Wednesday, February 22, 2006

The Meltdown of the University







In the nineteen-sixties it was all the rage to charge the University with being "irrelevant". Students protested then that courses of study should be, above all, "relevant". But such "Relevance" actually meant only one thing: the overt introduction of politics into pratically all subjects. Sadly, the American University, perhaps sensing that its historic mission of passing on 'culture' or 'science' in an era of cynicism and state crime was already a thing of the distant past, then acquiesced to some of the student's demands. Perhaps this was inevitable since American Universities already knew, by the sixties, that they had grown 'irrelevant' to the rest of society. But I think few of the sixties' radicals, many of whose ideas, did afterall, spawn useful educational alternatives, such as "free universities", would not have believed that the ivory towers they found so conservative back then actually required only the slightest shove to become far-worse monstrosities of pandering and realpolitick. If any of those radicals took a tour of those same American Universities today they would see things, I think, that would make them pray for the return of the moldiest professor they could remember, the one who would not concede a single jot to "relevance".

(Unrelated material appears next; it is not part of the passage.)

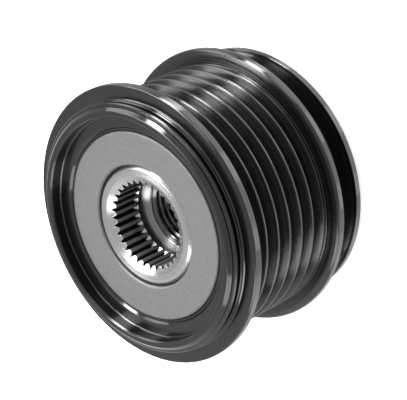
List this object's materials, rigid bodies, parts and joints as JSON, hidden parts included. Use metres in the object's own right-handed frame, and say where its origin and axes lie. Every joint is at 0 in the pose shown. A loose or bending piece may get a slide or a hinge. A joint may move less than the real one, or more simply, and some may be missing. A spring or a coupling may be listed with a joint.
{
  "type": "alternator pulley",
  "caption": "Overrunning alternator pulley: black multi-groove belt ring with flanged edges and a front collar, around a hub with a serrated, threaded bore and a pale cover disc.",
  "frame": {"origin": "centre of the hub's rear face, which is the bottom of the part as it stands", "axes": "+Z along the turning axis, towards the front, where the serrated bore and the cover disc are"},
  "size_m": [0.0606, 0.0606, 0.0402],
  "materials": {
    "pulley_ring": "gloss black coating on turned steel",
    "clutch_sleeve": "hardened, ground bore",
    "hub_shaft": "satin turned steel",
    "ramp_ring": "ground ramps",
    "rear_race": "ground raceway",
    "clutch_cage": "moulded dark nylon",
    "clutch_roller": "ground bright steel",
    "clutch_spring": "spring steel",
    "front_cage": "moulded dark nylon",
    "front_roller": "ground bright steel",
    "rear_cage": "moulded dark nylon",
    "rear_roller": "ground bright steel",
    "front_disc": "matt grey pressed steel",
    "rear_disc": "matt grey pressed steel",
    "front_seal": "moulded black rubber",
    "rear_seal": "moulded black rubber"
  },
  "bodies": {
    "hub": {"hub_shaft": "hub_shaft", "rear_race": "rear_race", "front_disc": "front_disc", "rear_disc": "rear_disc", "ramp_ring": "ramp_ring", "clutch_cage": "clutch_cage", "clutch_spring_1": "clutch_spring", "clutch_spring_2": "clutch_spring", "clutch_spring_3": "clutch_spring", "clutch_spring_4": "clutch_spring", "clutch_spring_5": "clutch_spring", "clutch_spring_6": "clutch_spring", "clutch_spring_7": "clutch_spring", "clutch_spring_8": "clutch_spring"},
    "pulley": {"pulley_ring": "pulley_ring", "clutch_sleeve": "clutch_sleeve", "front_seal": "front_seal", "rear_seal": "rear_seal"},
    "front_cage": {"front_cage": "front_cage"},
    "front_roller_1": {"front_roller_1": "front_roller"},
    "front_roller_2": {"front_roller_2": "front_roller"},
    "front_roller_3": {"front_roller_3": "front_roller"},
    "front_roller_4": {"front_roller_4": "front_roller"},
    "front_roller_5": {"front_roller_5": "front_roller"},
    "front_roller_6": {"front_roller_6": "front_roller"},
    "front_roller_7": {"front_roller_7": "front_roller"},
    "front_roller_8": {"front_roller_8": "front_roller"},
    "front_roller_9": {"front_roller_9": "front_roller"},
    "front_roller_10": {"front_roller_10": "front_roller"},
    "front_roller_11": {"front_roller_11": "front_roller"},
    "front_roller_12": {"front_roller_12": "front_roller"},
    "rear_cage": {"rear_cage": "rear_cage"},
    "rear_roller_1": {"rear_roller_1": "rear_roller"},
    "rear_roller_2": {"rear_roller_2": "rear_roller"},
    "rear_roller_3": {"rear_roller_3": "rear_roller"},
    "rear_roller_4": {"rear_roller_4": "rear_roller"},
    "rear_roller_5": {"rear_roller_5": "rear_roller"},
    "rear_roller_6": {"rear_roller_6": "rear_roller"},
    "rear_roller_7": {"rear_roller_7": "rear_roller"},
    "rear_roller_8": {"rear_roller_8": "rear_roller"},
    "rear_roller_9": {"rear_roller_9": "rear_roller"},
    "rear_roller_10": {"rear_roller_10": "rear_roller"},
    "rear_roller_11": {"rear_roller_11": "rear_roller"},
    "rear_roller_12": {"rear_roller_12": "rear_roller"},
    "clutch_roller_1": {"clutch_roller_1": "clutch_roller"},
    "clutch_roller_2": {"clutch_roller_2": "clutch_roller"},
    "clutch_roller_3": {"clutch_roller_3": "clutch_roller"},
    "clutch_roller_4": {"clutch_roller_4": "clutch_roller"},
    "clutch_roller_5": {"clutch_roller_5": "clutch_roller"},
    "clutch_roller_6": {"clutch_roller_6": "clutch_roller"},
    "clutch_roller_7": {"clutch_roller_7": "clutch_roller"},
    "clutch_roller_8": {"clutch_roller_8": "clutch_roller"}
  },
  "joints": [
    {"name": "pulley_spin", "type": "hinge", "parent": "hub", "child": "pulley", "pos_m": [0, 0, 0], "axis": [0, 0, 1], "continuous": true},
    {"name": "front_cage_spin", "type": "hinge", "parent": "hub", "child": "front_cage", "pos_m": [0, 0, 0], "axis": [0, 0, 1], "continuous": true},
    {"name": "front_roller_1_spin", "type": "hinge", "parent": "front_cage", "child": "front_roller_1", "pos_m": [0.0151, 0, 0.0299], "axis": [0, 0, 1], "continuous": true},
    {"name": "front_roller_2_spin", "type": "hinge", "parent": "front_cage", "child": "front_roller_2", "pos_m": [0.01308, 0.00755, 0.0299], "axis": [0, 0, 1], "continuous": true},
    {"name": "front_roller_3_spin", "type": "hinge", "parent": "front_cage", "child": "front_roller_3", "pos_m": [0.00755, 0.01308, 0.0299], "axis": [0, 0, 1], "continuous": true},
    {"name": "front_roller_4_spin", "type": "hinge", "parent": "front_cage", "child": "front_roller_4", "pos_m": [0, 0.0151, 0.0299], "axis": [0, 0, 1], "continuous": true},
    {"name": "front_roller_5_spin", "type": "hinge", "parent": "front_cage", "child": "front_roller_5", "pos_m": [-0.00755, 0.01308, 0.0299], "axis": [0, 0, 1], "continuous": true},
    {"name": "front_roller_6_spin", "type": "hinge", "parent": "front_cage", "child": "front_roller_6", "pos_m": [-0.01308, 0.00755, 0.0299], "axis": [0, 0, 1], "continuous": true},
    {"name": "front_roller_7_spin", "type": "hinge", "parent": "front_cage", "child": "front_roller_7", "pos_m": [-0.0151, 0, 0.0299], "axis": [0, 0, 1], "continuous": true},
    {"name": "front_roller_8_spin", "type": "hinge", "parent": "front_cage", "child": "front_roller_8", "pos_m": [-0.01308, -0.00755, 0.0299], "axis": [0, 0, 1], "continuous": true},
    {"name": "front_roller_9_spin", "type": "hinge", "parent": "front_cage", "child": "front_roller_9", "pos_m": [-0.00755, -0.01308, 0.0299], "axis": [0, 0, 1], "continuous": true},
    {"name": "front_roller_10_spin", "type": "hinge", "parent": "front_cage", "child": "front_roller_10", "pos_m": [0, -0.0151, 0.0299], "axis": [0, 0, 1], "continuous": true},
    {"name": "front_roller_11_spin", "type": "hinge", "parent": "front_cage", "child": "front_roller_11", "pos_m": [0.00755, -0.01308, 0.0299], "axis": [0, 0, 1], "continuous": true},
    {"name": "front_roller_12_spin", "type": "hinge", "parent": "front_cage", "child": "front_roller_12", "pos_m": [0.01308, -0.00755, 0.0299], "axis": [0, 0, 1], "continuous": true},
    {"name": "rear_cage_spin", "type": "hinge", "parent": "hub", "child": "rear_cage", "pos_m": [0, 0, 0], "axis": [0, 0, 1], "continuous": true},
    {"name": "rear_roller_1_spin", "type": "hinge", "parent": "rear_cage", "child": "rear_roller_1", "pos_m": [0.0151, 0, 0.0097], "axis": [0, 0, 1], "continuous": true},
    {"name": "rear_roller_2_spin", "type": "hinge", "parent": "rear_cage", "child": "rear_roller_2", "pos_m": [0.01308, 0.00755, 0.0097], "axis": [0, 0, 1], "continuous": true},
    {"name": "rear_roller_3_spin", "type": "hinge", "parent": "rear_cage", "child": "rear_roller_3", "pos_m": [0.00755, 0.01308, 0.0097], "axis": [0, 0, 1], "continuous": true},
    {"name": "rear_roller_4_spin", "type": "hinge", "parent": "rear_cage", "child": "rear_roller_4", "pos_m": [0, 0.0151, 0.0097], "axis": [0, 0, 1], "continuous": true},
    {"name": "rear_roller_5_spin", "type": "hinge", "parent": "rear_cage", "child": "rear_roller_5", "pos_m": [-0.00755, 0.01308, 0.0097], "axis": [0, 0, 1], "continuous": true},
    {"name": "rear_roller_6_spin", "type": "hinge", "parent": "rear_cage", "child": "rear_roller_6", "pos_m": [-0.01308, 0.00755, 0.0097], "axis": [0, 0, 1], "continuous": true},
    {"name": "rear_roller_7_spin", "type": "hinge", "parent": "rear_cage", "child": "rear_roller_7", "pos_m": [-0.0151, 0, 0.0097], "axis": [0, 0, 1], "continuous": true},
    {"name": "rear_roller_8_spin", "type": "hinge", "parent": "rear_cage", "child": "rear_roller_8", "pos_m": [-0.01308, -0.00755, 0.0097], "axis": [0, 0, 1], "continuous": true},
    {"name": "rear_roller_9_spin", "type": "hinge", "parent": "rear_cage", "child": "rear_roller_9", "pos_m": [-0.00755, -0.01308, 0.0097], "axis": [0, 0, 1], "continuous": true},
    {"name": "rear_roller_10_spin", "type": "hinge", "parent": "rear_cage", "child": "rear_roller_10", "pos_m": [0, -0.0151, 0.0097], "axis": [0, 0, 1], "continuous": true},
    {"name": "rear_roller_11_spin", "type": "hinge", "parent": "rear_cage", "child": "rear_roller_11", "pos_m": [0.00755, -0.01308, 0.0097], "axis": [0, 0, 1], "continuous": true},
    {"name": "rear_roller_12_spin", "type": "hinge", "parent": "rear_cage", "child": "rear_roller_12", "pos_m": [0.01308, -0.00755, 0.0097], "axis": [0, 0, 1], "continuous": true},
    {"name": "clutch_roller_1_spin", "type": "hinge", "parent": "hub", "child": "clutch_roller_1", "pos_m": [0.01545, 0, 0.0198], "axis": [0, 0, 1], "continuous": true},
    {"name": "clutch_roller_2_spin", "type": "hinge", "parent": "hub", "child": "clutch_roller_2", "pos_m": [0.01092, 0.01092, 0.0198], "axis": [0, 0, 1], "continuous": true},
    {"name": "clutch_roller_3_spin", "type": "hinge", "parent": "hub", "child": "clutch_roller_3", "pos_m": [0, 0.01545, 0.0198], "axis": [0, 0, 1], "continuous": true},
    {"name": "clutch_roller_4_spin", "type": "hinge", "parent": "hub", "child": "clutch_roller_4", "pos_m": [-0.01092, 0.01092, 0.0198], "axis": [0, 0, 1], "continuous": true},
    {"name": "clutch_roller_5_spin", "type": "hinge", "parent": "hub", "child": "clutch_roller_5", "pos_m": [-0.01545, 0, 0.0198], "axis": [0, 0, 1], "continuous": true},
    {"name": "clutch_roller_6_spin", "type": "hinge", "parent": "hub", "child": "clutch_roller_6", "pos_m": [-0.01092, -0.01092, 0.0198], "axis": [0, 0, 1], "continuous": true},
    {"name": "clutch_roller_7_spin", "type": "hinge", "parent": "hub", "child": "clutch_roller_7", "pos_m": [0, -0.01545, 0.0198], "axis": [0, 0, 1], "continuous": true},
    {"name": "clutch_roller_8_spin", "type": "hinge", "parent": "hub", "child": "clutch_roller_8", "pos_m": [0.01092, -0.01092, 0.0198], "axis": [0, 0, 1], "continuous": true}
  ],
  "couplings": [
    {"joint": "front_cage_spin", "follows": "pulley_spin", "ratio": 0.56622},
    {"joint": "front_roller_1_spin", "follows": "pulley_spin", "ratio": 3.7088},
    {"joint": "front_roller_2_spin", "follows": "pulley_spin", "ratio": 3.7088},
    {"joint": "front_roller_3_spin", "follows": "pulley_spin", "ratio": 3.7088},
    {"joint": "front_roller_4_spin", "follows": "pulley_spin", "ratio": 3.7088},
    {"joint": "front_roller_5_spin", "follows": "pulley_spin", "ratio": 3.7088},
    {"joint": "front_roller_6_spin", "follows": "pulley_spin", "ratio": 3.7088},
    {"joint": "front_roller_7_spin", "follows": "pulley_spin", "ratio": 3.7088},
    {"joint": "front_roller_8_spin", "follows": "pulley_spin", "ratio": 3.7088},
    {"joint": "front_roller_9_spin", "follows": "pulley_spin", "ratio": 3.7088},
    {"joint": "front_roller_10_spin", "follows": "pulley_spin", "ratio": 3.7088},
    {"joint": "front_roller_11_spin", "follows": "pulley_spin", "ratio": 3.7088},
    {"joint": "front_roller_12_spin", "follows": "pulley_spin", "ratio": 3.7088},
    {"joint": "rear_cage_spin", "follows": "pulley_spin", "ratio": 0.56622},
    {"joint": "rear_roller_1_spin", "follows": "pulley_spin", "ratio": 3.7088},
    {"joint": "rear_roller_2_spin", "follows": "pulley_spin", "ratio": 3.7088},
    {"joint": "rear_roller_3_spin", "follows": "pulley_spin", "ratio": 3.7088},
    {"joint": "rear_roller_4_spin", "follows": "pulley_spin", "ratio": 3.7088},
    {"joint": "rear_roller_5_spin", "follows": "pulley_spin", "ratio": 3.7088},
    {"joint": "rear_roller_6_spin", "follows": "pulley_spin", "ratio": 3.7088},
    {"joint": "rear_roller_7_spin", "follows": "pulley_spin", "ratio": 3.7088},
    {"joint": "rear_roller_8_spin", "follows": "pulley_spin", "ratio": 3.7088},
    {"joint": "rear_roller_9_spin", "follows": "pulley_spin", "ratio": 3.7088},
    {"joint": "rear_roller_10_spin", "follows": "pulley_spin", "ratio": 3.7088},
    {"joint": "rear_roller_11_spin", "follows": "pulley_spin", "ratio": 3.7088},
    {"joint": "rear_roller_12_spin", "follows": "pulley_spin", "ratio": 3.7088},
    {"joint": "clutch_roller_1_spin", "follows": "pulley_spin", "ratio": 11.793},
    {"joint": "clutch_roller_2_spin", "follows": "pulley_spin", "ratio": 11.793},
    {"joint": "clutch_roller_3_spin", "follows": "pulley_spin", "ratio": 11.793},
    {"joint": "clutch_roller_4_spin", "follows": "pulley_spin", "ratio": 11.793},
    {"joint": "clutch_roller_5_spin", "follows": "pulley_spin", "ratio": 11.793},
    {"joint": "clutch_roller_6_spin", "follows": "pulley_spin", "ratio": 11.793},
    {"joint": "clutch_roller_7_spin", "follows": "pulley_spin", "ratio": 11.793},
    {"joint": "clutch_roller_8_spin", "follows": "pulley_spin", "ratio": 11.793}
  ]
}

The transformation of Universities from places of aloof contemplation to engaged, prejudicial, and power-hungry corporations is surely complete with the report this week, in the New York Times, that the era of deference to professors is over. The student is now ipso facto a consumer, and only a consumer, and we all know that in late Capitalism there is only one person who runs all corporations, and that is the consumer. A professor cited in this article testifies that students actually contact her to ask what sort of paper should they buy on which to do their homework. This leads the author of the article to ask a Professor of Education at Harvard to comment why students would be willing to be so disrespectful of people who clearly give over their entire lives to the passionate study of some subject. Christopher J. Dede, a professor at the Harvard School of Education, who, notably, has, according to the Times, studied the role of technology in education says that students no longer defer to their professors "because they realize that professor's expertise could rapidly become outdated. The old deference was probably driven more by the notion that professors were infallible sources of deep knowledge, and that notion has weakened," he adds.

Having been a college teacher myself I think the professor is right. But it is more than professors today who are "out-dated" after only a few years, it is the very notion that there exists any deep knowledge at all. So it is with interest that I note that the professor quoted above is a professor of technology. Technology occupies the same place in Universities today that Aristotle or Aquinas did in the year 1200 A.D. For today technology is taken as the supreme paragon of a universal truth. Not only is it replicable, it is predictably replicable. Since technology is both replicable and obsolete every few years this might led Universities to consider just what knowledge does not become obsolete. But this, in turn, this would require them to believe in the existence of a deep knowledge to start with. But so focused are Universities today on money and prestige, that they are unable even to consider this question. As technology draws to itself all wordly power and influence, technology becomes the beneificary, just as the early Catholic Church was the major beneificary of the Scholasticism praticed for centuries in medieval universities. Seen in this light we can understand that the real meaning of the "outdating of expertise" is the really nothing more than the 'updating of money'. What we think of as 'culture' or 'science' has really not changed much since the Renaissance, only the breath of knowledge has increased. Thomas Jefferson knew everything worth knowing by reading three-hundred books; we moderns are still amateurs even if we read three-thousand books. If we read those books in one field we are likely to be professors; if we read them in different fields we are likely to be considered idiots. For in our culture, knowledge that dosen't pay, make us more powerful, or help take us away from the planet we have despoiled---is simply not important knowledge.


A culture which has our view of knowlege is bound, sooner or later, to meltdown the entire "idea" of a University. This is why when you go on American Campuses today the first thing you see is the grand screens of the Television sets blaring away in the student unions; the students ordering their double Lattes in the middle of Libraries, whole courses being devoted to silly fads, entirely serious meetings and discussions being held over the lastest inanities of the mass media or the manical bogey-men of political correctness ---(like the Muslim Cartoon issue) and a host of similar froth which makes pure folly of any notion of that that is happening on campuses is the encouragement of serious reflection and the development of the intellectus spiritus.

Who is to blame? Not the students really, for they simply reflect what is around them, even if what is around them is only cowshit. I think their parents are to blame, for in failing to educate their own children, for being so distracted by the money-making neccessary to pay for fancy universities, they have sacrificed what could be conveyed by them for free to their children, thus damning themselves and their chidren to the support of an anarchronistic machine that was corrupt and broken even when they were students. As for the administrators of the Universities, you may not like like a quack doctor, but when the wealthy or the foolish keep on buying his soiled wares you have to expect that 'expertise' (read knowledge itself) will eventually be outdated, and presumably with it, perhaps even neccessarily, the University too.